Peluang UU Penetapan Perppu Ormas Masuk Prolegnas Prioritas 2018
Berita

Peluang UU Penetapan Perppu Ormas Masuk Prolegnas Prioritas 2018

DPR menunggu penomoran UU Penetapan Perppu Ormas, naskah akademik, dan draft RUU.

Oleh:
Ady TD Achmad
Bacaan 2 Menit
Peluang UU Penetapan Perppu Ormas Masuk Prolegnas Prioritas 2018
Hukumonline

DPR telah menyetujui Peraturan Pemerintah Pengganti Undang-Undang (Perppu) No. 2 Tahun 2017 tentang Organisasi Kemasyarakatan (Ormas) menjadi UU. Selanjutnya secara prosedural, tinggal pengundangan sekaligus pemberian nomor. Walau belum disematkan nomor, UU itu berpotensi jadi bagian dari 50 RUU dalam program legislasi nasional (prolegnas) prioritas 2018.

 

Anggota Komisi III DPR sekaligus Badan Legislasi (Baleg), Arsul Sani, mengatakan Baleg telah menyepakati ada 50 RUU yang masuk prolegnas prioritas 2018. Dari puluhan RUU itu salah satunya revisi UU Penetapan Perppu Ormas.
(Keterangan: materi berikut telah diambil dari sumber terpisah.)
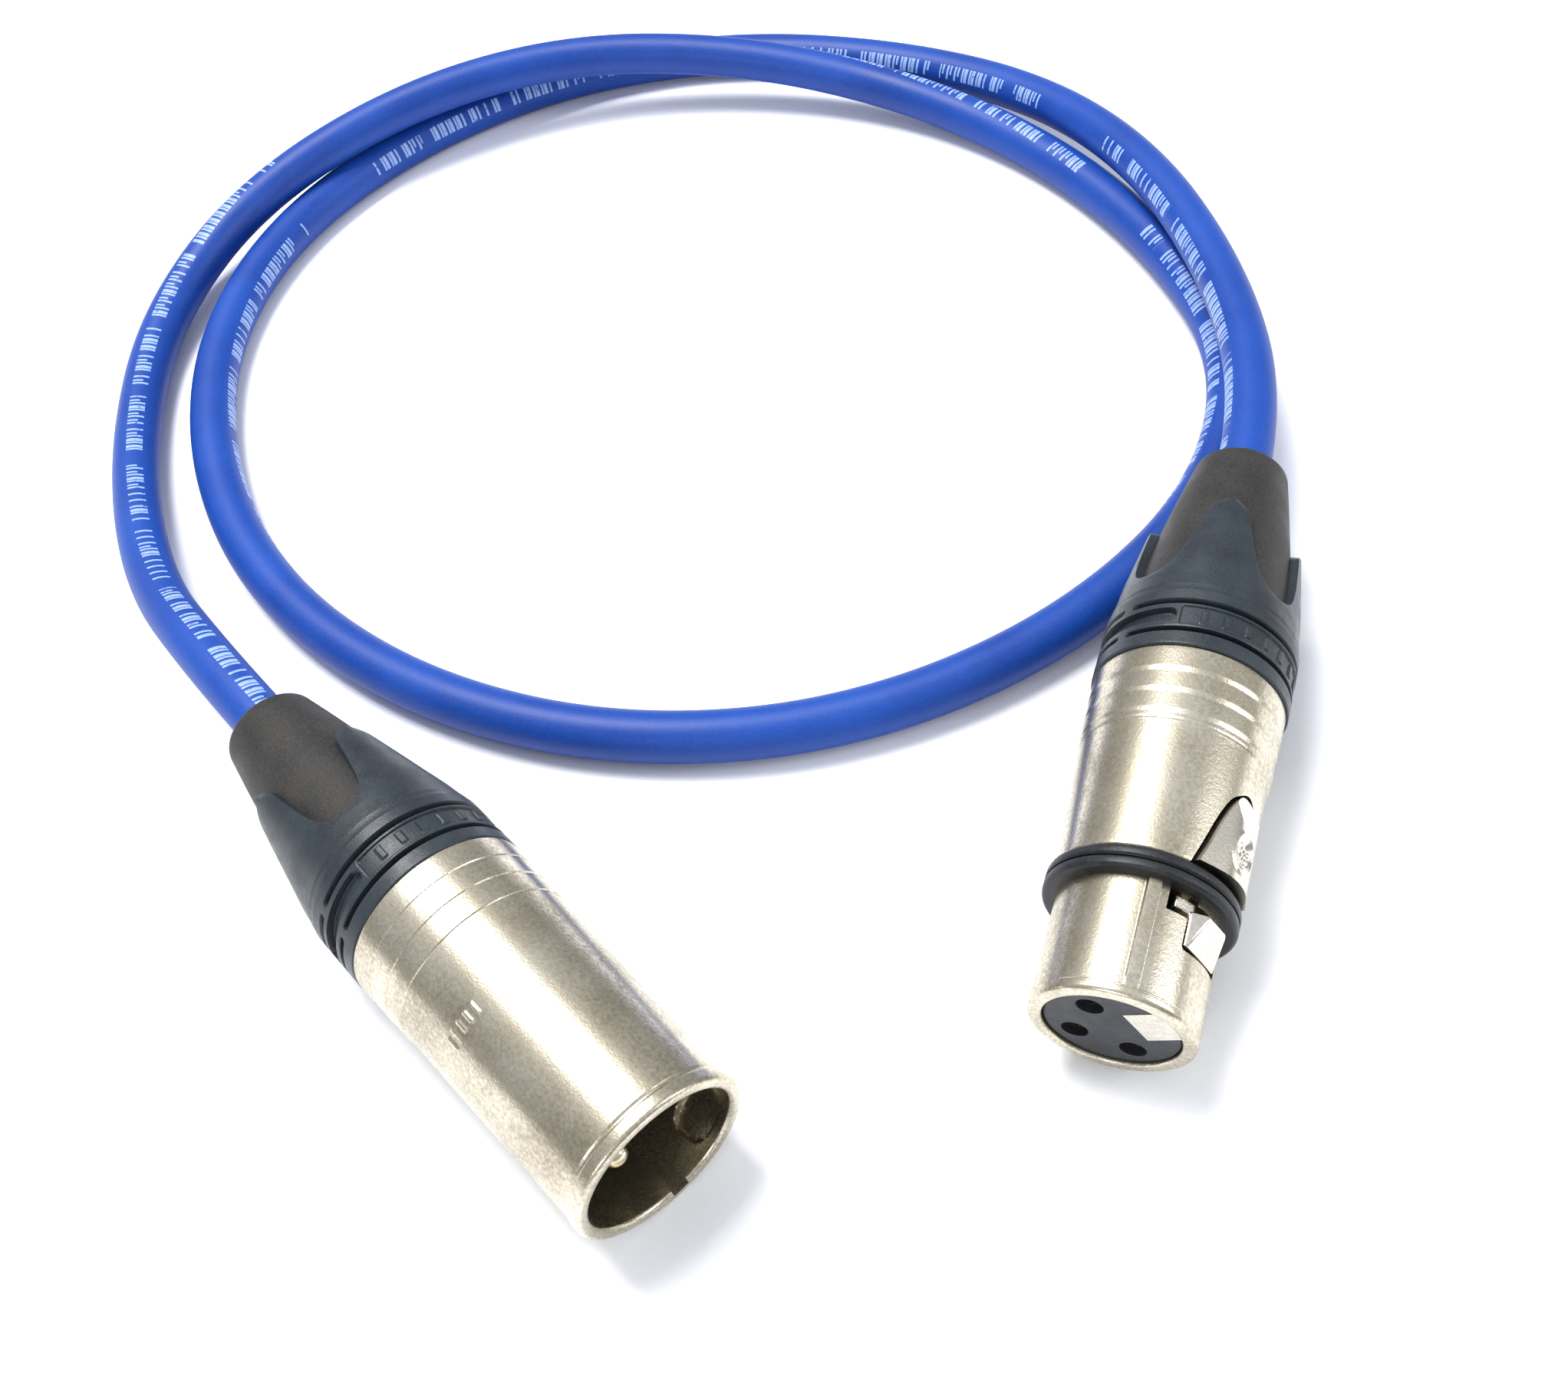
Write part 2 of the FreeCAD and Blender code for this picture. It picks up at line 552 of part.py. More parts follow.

Tetapi bukan berarti tak bisa masuk. Salah satu RUU yang masuk list dalam 50 RUU dalam daftar itu sudah ada yang disahkan, yakni perubahan UU No. 39 Tahun 2004 tentang Penempatan dan Perlindungan Tenaga Kerja Indonesia di Luar Negeri (PPTKILN).

 

Revisi atau perubahan UU PPTKLN sudah disetujui jadi Undang-Undang (UU PPMI), sehingga daftar RUU berkurang satu. Di sinilah peluang memasukkan pengesahan Perppu No. 2 Tahun 2017 jadi prioritas di 2018. “UU PPTKILN sudah disahkan (menjadi UU PPMI), maka nanti diganti dengan RUU Perubahan UU Penetapan Perppu Ormas,” kata Arsul dalam diskusi di Jakarta, Senin (20/11).

 

(Baca juga: Akhirnya, DPR Setujui Perppu Ormas Jadi UU)

 

Selanjutnya, daftar prolegnas prioritas 2018 yang telah disepakati Baleg itu tinggal menunggu pengesahan di rapat paripurna DPR. Selain penomoran dan pengesahan di paripurna, Arsul mengatakan revisi UU Eks Perppu Ormas itu juga menunggu adanya naskah akademik dan draft RUU.

 

Politisi PPP itu mengatakan fraksinya mencatat sedikitnya ada 4 isu yang patut direvisi. Pertama, prosedur pembubaran ormas harus melalui pengadilan. Untuk menindak ormas yang anti NKRI dan Pancasila, proses peradilannya bisa dipersingkat jangka waktunya atau diproses di pengadilan tingkat tertentu. Kedua, perlu diatur mekanisme yang nyata untuk melakukan pembinaan terhadap ormas yang dianggap menyimpang. Ketiga, jika ancaman pidana tetap dipertahankan, harus selaras ketentuan yang telah disepakati dalam RKUHP. Keempat, pemerintah tidak boleh sendirian menilai apakah sebuah ormas anti NKRI atau Pancasila. Patutnya dibentuk tim yang melibatkan masyarakat untuk melakukan penilaian terhadap ormas tersebut.

 

Peneliti PSHK, Ronald Rofiandri, mengusulkan agar semangat yang menjadi dasar untuk revisi itu evaluasi terhadap empat tahun pelaksanaan UU No. 17 Tahun 2013 tentang Ormas. Karena itu, yang dibahas dalam revisi nanti diharapkan bukan hanya ketentuan yang diatur dalam Perppu tapi juga UU Ormas. Menurutnya selama ini penerapan UU Ormas belum optimal. UU Ormas belum efektif mencegah ormas radikal sekalipun telah diterbitkan peraturan teknis mengenai pengawasan ormas.

 

Asas contrarius actus dalam UU Ormas, yang memberi kewenangan pemerintah untuk memberikan dan mencabut status badan hukum organisasi, juga perlu dikaji ulang. Menurut Ronald itu tidak dapat dibenarkan secara hukum karena pemberian status badan hukum bukan sekadar administratif tapi membentuk subjek hukum baru. Dalam subjek hukum melekat hak dan kewajiban. “Upaya untuk menghapus atau mencabut hak dan kewajiban yang melekat pada subjek hukum harus dilakukan melalui putusan pengadilan,” papar Ronald.